start

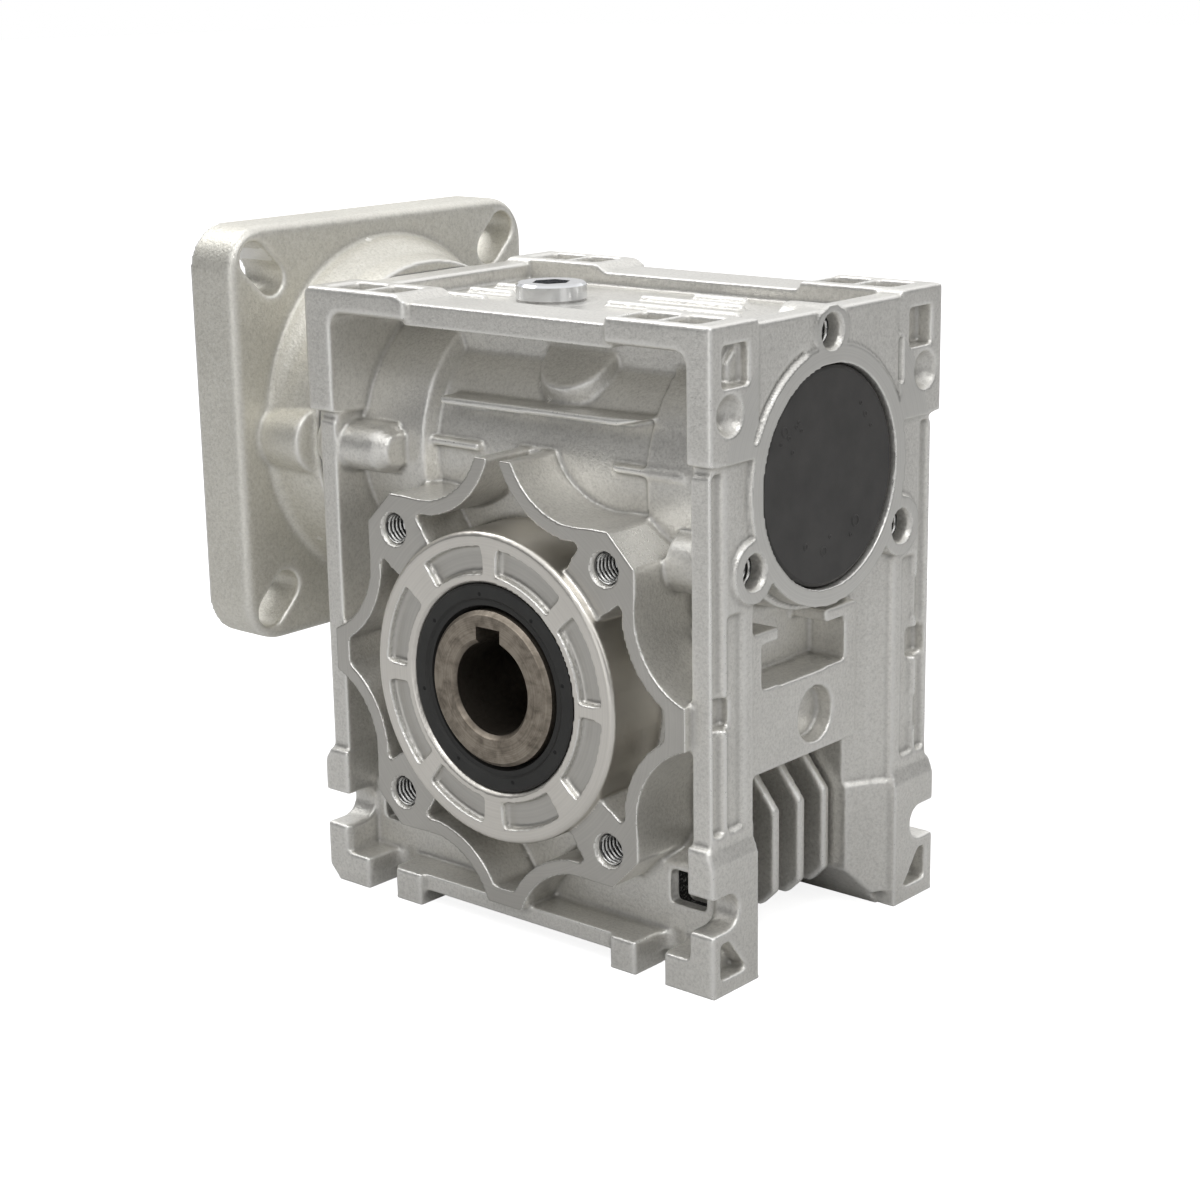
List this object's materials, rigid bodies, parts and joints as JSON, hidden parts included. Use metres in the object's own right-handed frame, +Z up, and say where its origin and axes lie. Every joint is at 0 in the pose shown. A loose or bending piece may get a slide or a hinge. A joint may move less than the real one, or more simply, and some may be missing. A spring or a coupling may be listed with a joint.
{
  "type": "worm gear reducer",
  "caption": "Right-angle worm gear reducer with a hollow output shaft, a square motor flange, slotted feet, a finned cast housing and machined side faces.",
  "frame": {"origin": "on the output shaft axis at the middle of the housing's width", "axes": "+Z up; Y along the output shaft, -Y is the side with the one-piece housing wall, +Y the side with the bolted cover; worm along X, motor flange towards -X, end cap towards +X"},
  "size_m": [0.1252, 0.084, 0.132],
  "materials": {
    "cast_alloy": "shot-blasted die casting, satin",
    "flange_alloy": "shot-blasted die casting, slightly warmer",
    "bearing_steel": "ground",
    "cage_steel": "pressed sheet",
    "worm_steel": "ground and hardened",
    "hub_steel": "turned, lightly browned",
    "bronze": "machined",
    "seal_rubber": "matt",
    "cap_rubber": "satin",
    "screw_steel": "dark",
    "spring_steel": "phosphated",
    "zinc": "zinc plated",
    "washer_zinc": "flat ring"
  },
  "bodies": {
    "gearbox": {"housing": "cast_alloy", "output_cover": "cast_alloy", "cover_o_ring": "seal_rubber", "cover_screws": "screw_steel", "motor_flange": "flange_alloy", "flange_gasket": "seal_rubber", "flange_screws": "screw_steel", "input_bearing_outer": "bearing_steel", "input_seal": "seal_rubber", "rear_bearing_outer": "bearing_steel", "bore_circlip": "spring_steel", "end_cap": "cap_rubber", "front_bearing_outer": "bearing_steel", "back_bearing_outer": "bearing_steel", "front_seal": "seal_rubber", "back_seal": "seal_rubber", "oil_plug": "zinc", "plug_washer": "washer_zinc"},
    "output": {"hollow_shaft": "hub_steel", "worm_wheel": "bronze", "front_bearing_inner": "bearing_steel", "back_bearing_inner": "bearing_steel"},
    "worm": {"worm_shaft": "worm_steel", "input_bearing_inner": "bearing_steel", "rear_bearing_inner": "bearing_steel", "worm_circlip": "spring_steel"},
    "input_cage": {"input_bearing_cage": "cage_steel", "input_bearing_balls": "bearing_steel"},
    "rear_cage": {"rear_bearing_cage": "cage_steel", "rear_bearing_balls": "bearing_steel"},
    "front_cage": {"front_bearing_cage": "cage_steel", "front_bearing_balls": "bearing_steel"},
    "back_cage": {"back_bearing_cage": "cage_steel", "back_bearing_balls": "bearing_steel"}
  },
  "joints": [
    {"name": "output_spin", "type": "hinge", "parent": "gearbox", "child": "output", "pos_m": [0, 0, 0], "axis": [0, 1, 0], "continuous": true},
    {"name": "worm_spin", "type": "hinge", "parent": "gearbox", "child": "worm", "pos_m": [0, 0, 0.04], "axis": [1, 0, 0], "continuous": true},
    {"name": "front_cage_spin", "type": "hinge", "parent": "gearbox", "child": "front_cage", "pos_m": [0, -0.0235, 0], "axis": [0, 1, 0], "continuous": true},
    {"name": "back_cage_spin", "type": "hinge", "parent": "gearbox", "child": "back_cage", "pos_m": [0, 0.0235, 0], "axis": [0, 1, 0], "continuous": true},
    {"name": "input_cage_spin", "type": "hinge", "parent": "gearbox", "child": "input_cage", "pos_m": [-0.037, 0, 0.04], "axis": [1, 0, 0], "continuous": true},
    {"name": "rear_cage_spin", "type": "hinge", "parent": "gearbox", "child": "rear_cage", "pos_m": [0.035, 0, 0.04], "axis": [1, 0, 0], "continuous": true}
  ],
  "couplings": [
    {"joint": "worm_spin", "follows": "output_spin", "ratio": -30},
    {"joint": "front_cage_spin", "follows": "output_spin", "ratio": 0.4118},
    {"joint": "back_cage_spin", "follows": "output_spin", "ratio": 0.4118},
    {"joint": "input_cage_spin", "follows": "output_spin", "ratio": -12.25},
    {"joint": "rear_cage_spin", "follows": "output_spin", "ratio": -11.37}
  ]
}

end

» **WORK INSTRUCTIONS**:
Set down all of the data above, word for word.

» **SOLUTION FOR THIS PROBLEM**:
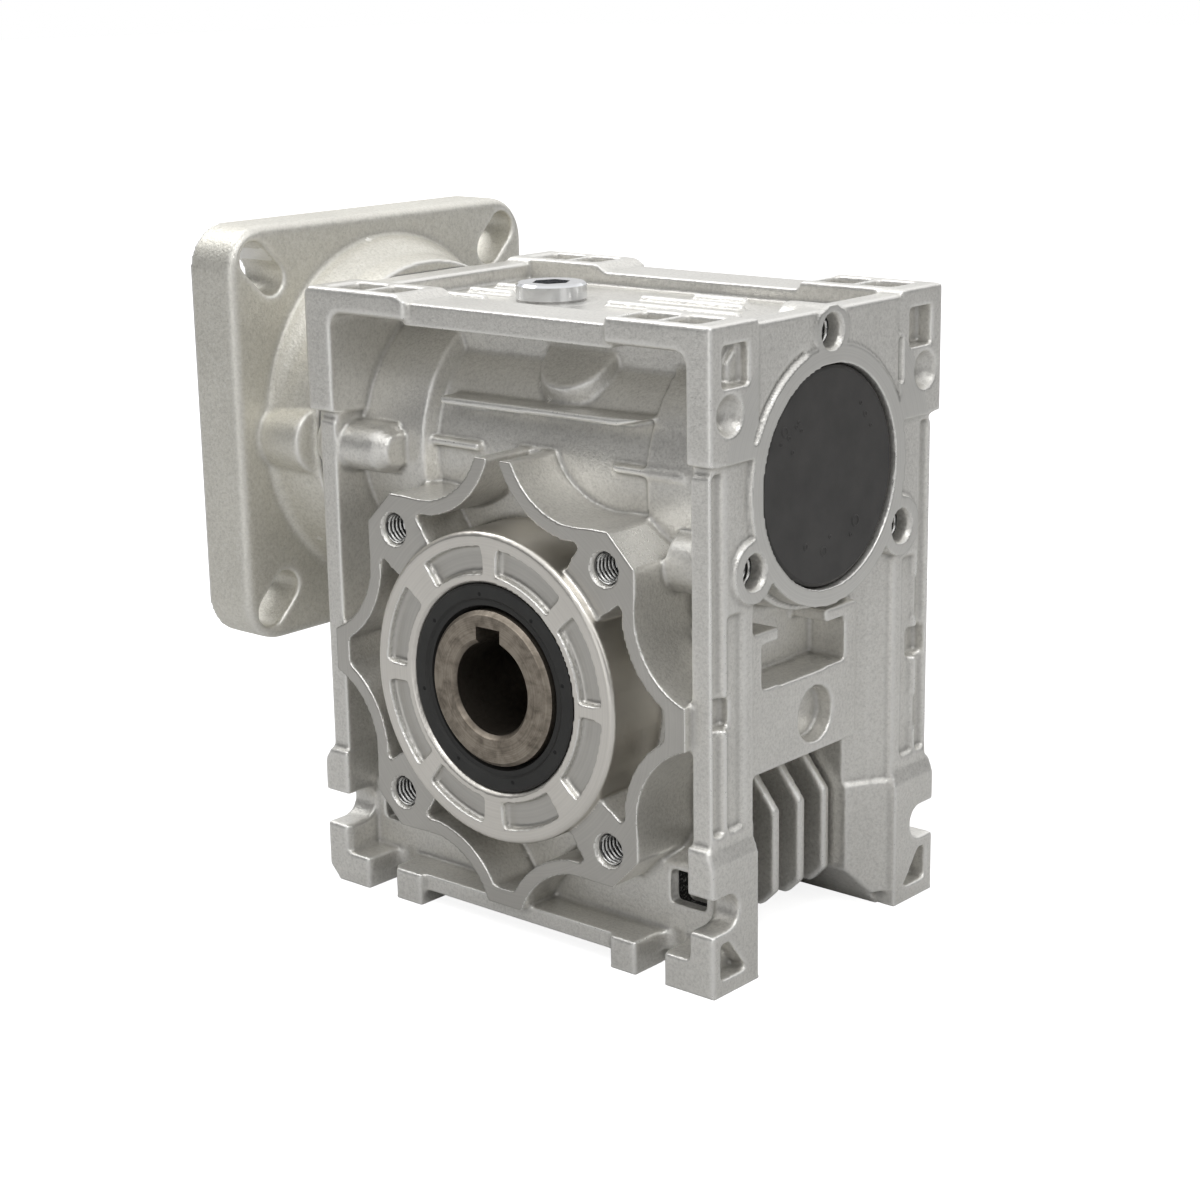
List this object's materials, rigid bodies, parts and joints as JSON, hidden parts included. Use metres in the object's own right-handed frame, +Z up, and say where its origin and axes lie. Every joint is at 0 in the pose shown. A loose or bending piece may get a slide or a hinge. A joint may move less than the real one, or more simply, and some may be missing. A spring or a coupling may be listed with a joint.
{
  "type": "worm gear reducer",
  "caption": "Right-angle worm gear reducer with a hollow output shaft, a square motor flange, slotted feet, a finned cast housing and machined side faces.",
  "frame": {"origin": "on the output shaft axis at the middle of the housing's width", "axes": "+Z up; Y along the output shaft, -Y is the side with the one-piece housing wall, +Y the side with the bolted cover; worm along X, motor flange towards -X, end cap towards +X"},
  "size_m": [0.1252, 0.084, 0.132],
  "materials": {
    "cast_alloy": "shot-blasted die casting, satin",
    "flange_alloy": "shot-blasted die casting, slightly warmer",
    "bearing_steel": "ground",
    "cage_steel": "pressed sheet",
    "worm_steel": "ground and hardened",
    "hub_steel": "turned, lightly browned",
    "bronze": "machined",
    "seal_rubber": "matt",
    "cap_rubber": "satin",
    "screw_steel": "dark",
    "spring_steel": "phosphated",
    "zinc": "zinc plated",
    "washer_zinc": "flat ring"
  },
  "bodies": {
    "gearbox": {"housing": "cast_alloy", "output_cover": "cast_alloy", "cover_o_ring": "seal_rubber", "cover_screws": "screw_steel", "motor_flange": "flange_alloy", "flange_gasket": "seal_rubber", "flange_screws": "screw_steel", "input_bearing_outer": "bearing_steel", "input_seal": "seal_rubber", "rear_bearing_outer": "bearing_steel", "bore_circlip": "spring_steel", "end_cap": "cap_rubber", "front_bearing_outer": "bearing_steel", "back_bearing_outer": "bearing_steel", "front_seal": "seal_rubber", "back_seal": "seal_rubber", "oil_plug": "zinc", "plug_washer": "washer_zinc"},
    "output": {"hollow_shaft": "hub_steel", "worm_wheel": "bronze", "front_bearing_inner": "bearing_steel", "back_bearing_inner": "bearing_steel"},
    "worm": {"worm_shaft": "worm_steel", "input_bearing_inner": "bearing_steel", "rear_bearing_inner": "bearing_steel", "worm_circlip": "spring_steel"},
    "input_cage": {"input_bearing_cage": "cage_steel", "input_bearing_balls": "bearing_steel"},
    "rear_cage": {"rear_bearing_cage": "cage_steel", "rear_bearing_balls": "bearing_steel"},
    "front_cage": {"front_bearing_cage": "cage_steel", "front_bearing_balls": "bearing_steel"},
    "back_cage": {"back_bearing_cage": "cage_steel", "back_bearing_balls": "bearing_steel"}
  },
  "joints": [
    {"name": "output_spin", "type": "hinge", "parent": "gearbox", "child": "output", "pos_m": [0, 0, 0], "axis": [0, 1, 0], "continuous": true},
    {"name": "worm_spin", "type": "hinge", "parent": "gearbox", "child": "worm", "pos_m": [0, 0, 0.04], "axis": [1, 0, 0], "continuous": true},
    {"name": "front_cage_spin", "type": "hinge", "parent": "gearbox", "child": "front_cage", "pos_m": [0, -0.0235, 0], "axis": [0, 1, 0], "continuous": true},
    {"name": "back_cage_spin", "type": "hinge", "parent": "gearbox", "child": "back_cage", "pos_m": [0, 0.0235, 0], "axis": [0, 1, 0], "continuous": true},
    {"name": "input_cage_spin", "type": "hinge", "parent": "gearbox", "child": "input_cage", "pos_m": [-0.037, 0, 0.04], "axis": [1, 0, 0], "continuous": true},
    {"name": "rear_cage_spin", "type": "hinge", "parent": "gearbox", "child": "rear_cage", "pos_m": [0.035, 0, 0.04], "axis": [1, 0, 0], "continuous": true}
  ],
  "couplings": [
    {"joint": "worm_spin", "follows": "output_spin", "ratio": -30},
    {"joint": "front_cage_spin", "follows": "output_spin", "ratio": 0.4118},
    {"joint": "back_cage_spin", "follows": "output_spin", "ratio": 0.4118},
    {"joint": "input_cage_spin", "follows": "output_spin", "ratio": -12.25},
    {"joint": "rear_cage_spin", "follows": "output_spin", "ratio": -11.37}
  ]
}